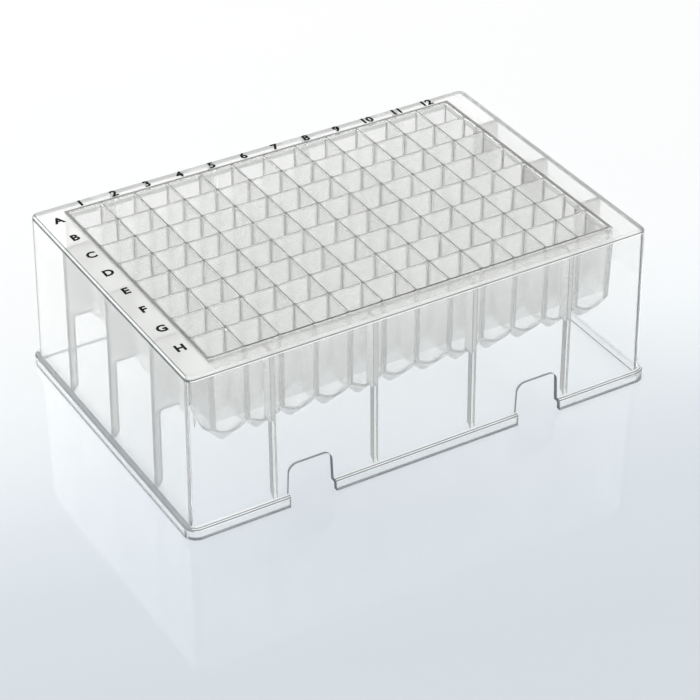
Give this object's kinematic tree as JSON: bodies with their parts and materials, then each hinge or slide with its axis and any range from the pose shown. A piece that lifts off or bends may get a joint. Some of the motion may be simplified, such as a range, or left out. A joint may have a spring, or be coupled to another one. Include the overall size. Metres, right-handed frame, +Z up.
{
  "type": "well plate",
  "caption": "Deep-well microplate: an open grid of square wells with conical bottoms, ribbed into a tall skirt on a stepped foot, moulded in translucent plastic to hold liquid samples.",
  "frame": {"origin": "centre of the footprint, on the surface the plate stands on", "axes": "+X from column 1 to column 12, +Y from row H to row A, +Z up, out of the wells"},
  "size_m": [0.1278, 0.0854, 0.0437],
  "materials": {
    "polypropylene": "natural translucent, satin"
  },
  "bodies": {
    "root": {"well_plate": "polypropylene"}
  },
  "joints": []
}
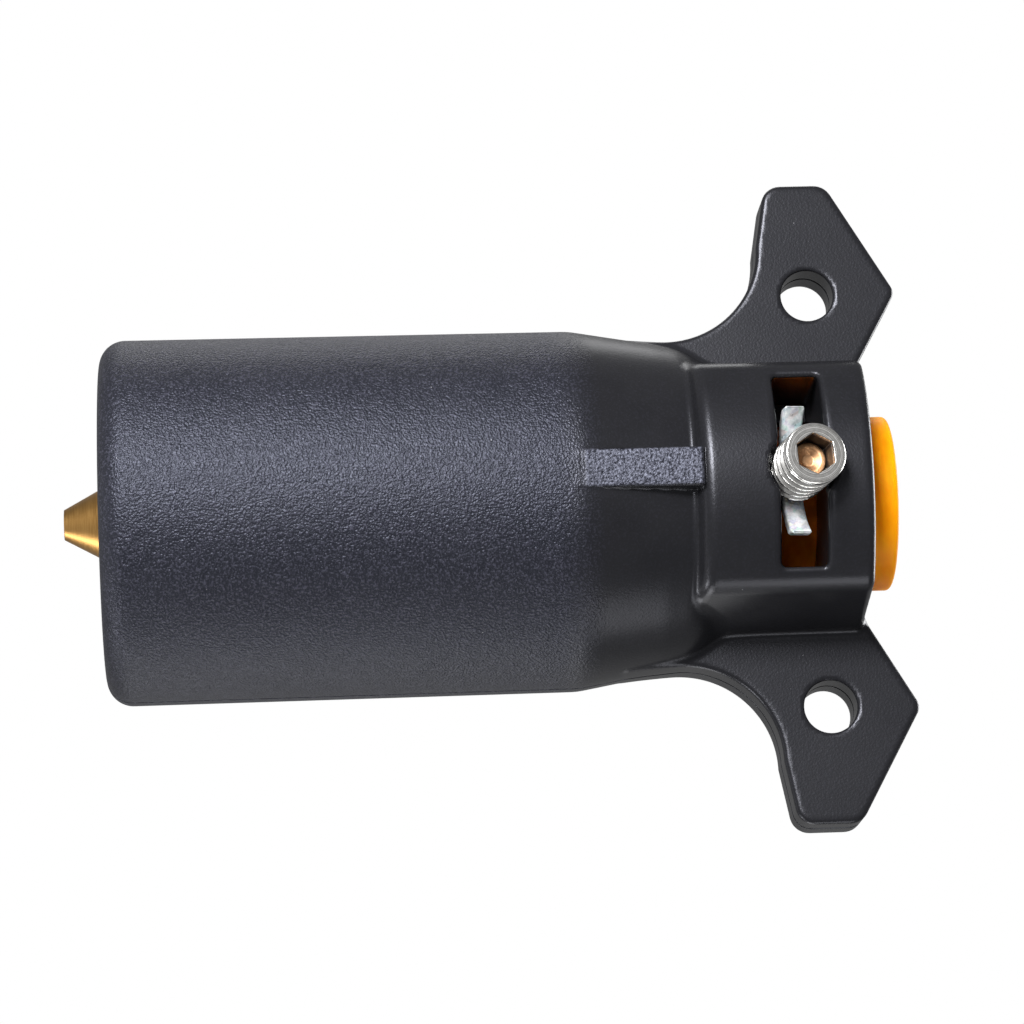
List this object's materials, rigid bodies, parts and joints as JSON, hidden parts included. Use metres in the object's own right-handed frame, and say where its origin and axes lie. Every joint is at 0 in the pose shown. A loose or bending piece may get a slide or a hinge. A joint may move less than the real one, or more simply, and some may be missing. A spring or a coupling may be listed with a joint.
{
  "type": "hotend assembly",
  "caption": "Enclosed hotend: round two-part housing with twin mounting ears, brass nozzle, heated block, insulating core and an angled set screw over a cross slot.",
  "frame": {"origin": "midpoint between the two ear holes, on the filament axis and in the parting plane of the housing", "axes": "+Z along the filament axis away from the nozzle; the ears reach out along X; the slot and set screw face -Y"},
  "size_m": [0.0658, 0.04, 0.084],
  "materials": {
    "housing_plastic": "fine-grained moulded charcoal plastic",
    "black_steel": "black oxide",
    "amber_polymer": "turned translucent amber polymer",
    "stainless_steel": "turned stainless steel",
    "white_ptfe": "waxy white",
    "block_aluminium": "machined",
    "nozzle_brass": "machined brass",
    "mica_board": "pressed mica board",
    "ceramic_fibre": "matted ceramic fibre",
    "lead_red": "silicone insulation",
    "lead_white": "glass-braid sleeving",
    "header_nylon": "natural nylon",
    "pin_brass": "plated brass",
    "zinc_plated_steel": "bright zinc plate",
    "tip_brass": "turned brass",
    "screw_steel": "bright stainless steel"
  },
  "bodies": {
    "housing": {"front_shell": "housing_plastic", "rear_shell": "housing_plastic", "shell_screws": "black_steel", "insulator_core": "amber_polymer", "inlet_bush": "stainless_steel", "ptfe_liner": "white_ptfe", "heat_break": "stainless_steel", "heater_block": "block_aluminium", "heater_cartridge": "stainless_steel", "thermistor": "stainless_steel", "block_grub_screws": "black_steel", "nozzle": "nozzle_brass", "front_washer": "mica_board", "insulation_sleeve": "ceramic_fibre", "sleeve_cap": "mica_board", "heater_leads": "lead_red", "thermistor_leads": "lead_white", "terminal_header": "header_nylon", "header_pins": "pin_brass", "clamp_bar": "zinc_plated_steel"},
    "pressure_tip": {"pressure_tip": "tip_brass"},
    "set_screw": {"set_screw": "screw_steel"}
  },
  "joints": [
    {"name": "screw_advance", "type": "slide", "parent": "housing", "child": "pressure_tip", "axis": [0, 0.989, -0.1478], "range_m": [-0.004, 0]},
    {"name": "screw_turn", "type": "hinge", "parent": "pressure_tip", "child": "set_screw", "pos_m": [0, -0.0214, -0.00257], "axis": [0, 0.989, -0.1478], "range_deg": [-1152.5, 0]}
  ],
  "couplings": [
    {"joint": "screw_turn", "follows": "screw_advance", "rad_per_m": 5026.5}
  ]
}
○ ○ ○ ○ ○ ○ ○
> **Work to complete**: Return the whole listing exactly.

> **Task result**:
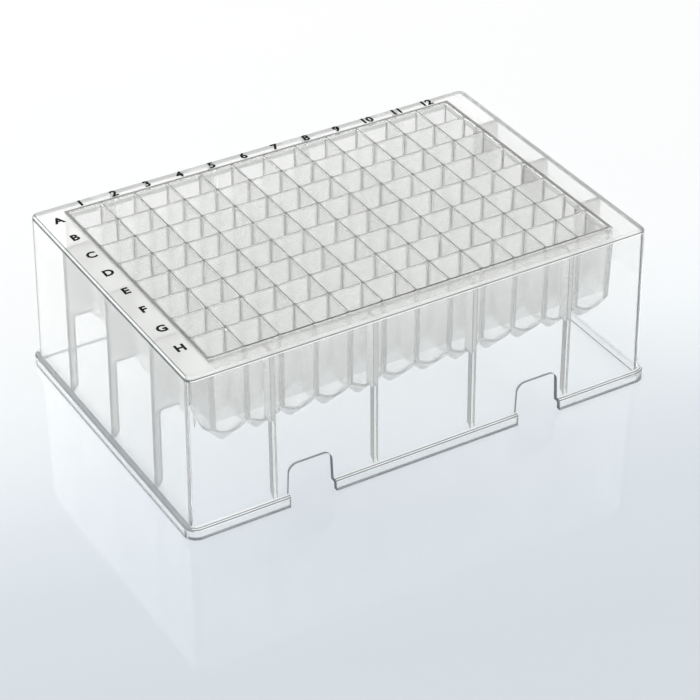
Give this object's kinematic tree as JSON: bodies with their parts and materials, then each hinge or slide with its axis and any range from the pose shown. A piece that lifts off or bends may get a joint. Some of the motion may be simplified, such as a range, or left out. A joint may have a spring, or be coupled to another one. Include the overall size. Metres, right-handed frame, +Z up.
{
  "type": "well plate",
  "caption": "Deep-well microplate: an open grid of square wells with conical bottoms, ribbed into a tall skirt on a stepped foot, moulded in translucent plastic to hold liquid samples.",
  "frame": {"origin": "centre of the footprint, on the surface the plate stands on", "axes": "+X from column 1 to column 12, +Y from row H to row A, +Z up, out of the wells"},
  "size_m": [0.1278, 0.0854, 0.0437],
  "materials": {
    "polypropylene": "natural translucent, satin"
  },
  "bodies": {
    "root": {"well_plate": "polypropylene"}
  },
  "joints": []
}
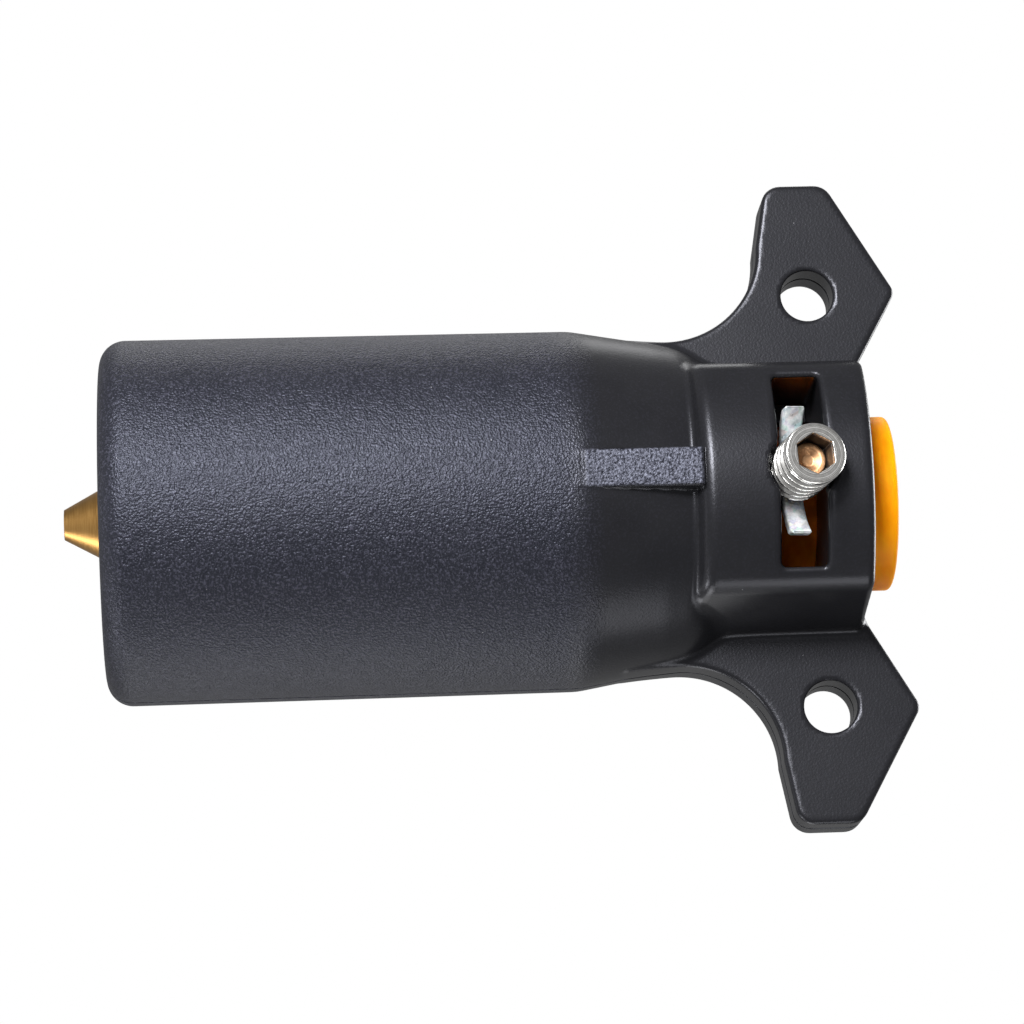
List this object's materials, rigid bodies, parts and joints as JSON, hidden parts included. Use metres in the object's own right-handed frame, and say where its origin and axes lie. Every joint is at 0 in the pose shown. A loose or bending piece may get a slide or a hinge. A joint may move less than the real one, or more simply, and some may be missing. A spring or a coupling may be listed with a joint.
{
  "type": "hotend assembly",
  "caption": "Enclosed hotend: round two-part housing with twin mounting ears, brass nozzle, heated block, insulating core and an angled set screw over a cross slot.",
  "frame": {"origin": "midpoint between the two ear holes, on the filament axis and in the parting plane of the housing", "axes": "+Z along the filament axis away from the nozzle; the ears reach out along X; the slot and set screw face -Y"},
  "size_m": [0.0658, 0.04, 0.084],
  "materials": {
    "housing_plastic": "fine-grained moulded charcoal plastic",
    "black_steel": "black oxide",
    "amber_polymer": "turned translucent amber polymer",
    "stainless_steel": "turned stainless steel",
    "white_ptfe": "waxy white",
    "block_aluminium": "machined",
    "nozzle_brass": "machined brass",
    "mica_board": "pressed mica board",
    "ceramic_fibre": "matted ceramic fibre",
    "lead_red": "silicone insulation",
    "lead_white": "glass-braid sleeving",
    "header_nylon": "natural nylon",
    "pin_brass": "plated brass",
    "zinc_plated_steel": "bright zinc plate",
    "tip_brass": "turned brass",
    "screw_steel": "bright stainless steel"
  },
  "bodies": {
    "housing": {"front_shell": "housing_plastic", "rear_shell": "housing_plastic", "shell_screws": "black_steel", "insulator_core": "amber_polymer", "inlet_bush": "stainless_steel", "ptfe_liner": "white_ptfe", "heat_break": "stainless_steel", "heater_block": "block_aluminium", "heater_cartridge": "stainless_steel", "thermistor": "stainless_steel", "block_grub_screws": "black_steel", "nozzle": "nozzle_brass", "front_washer": "mica_board", "insulation_sleeve": "ceramic_fibre", "sleeve_cap": "mica_board", "heater_leads": "lead_red", "thermistor_leads": "lead_white", "terminal_header": "header_nylon", "header_pins": "pin_brass", "clamp_bar": "zinc_plated_steel"},
    "pressure_tip": {"pressure_tip": "tip_brass"},
    "set_screw": {"set_screw": "screw_steel"}
  },
  "joints": [
    {"name": "screw_advance", "type": "slide", "parent": "housing", "child": "pressure_tip", "axis": [0, 0.989, -0.1478], "range_m": [-0.004, 0]},
    {"name": "screw_turn", "type": "hinge", "parent": "pressure_tip", "child": "set_screw", "pos_m": [0, -0.0214, -0.00257], "axis": [0, 0.989, -0.1478], "range_deg": [-1152.5, 0]}
  ],
  "couplings": [
    {"joint": "screw_turn", "follows": "screw_advance", "rad_per_m": 5026.5}
  ]
}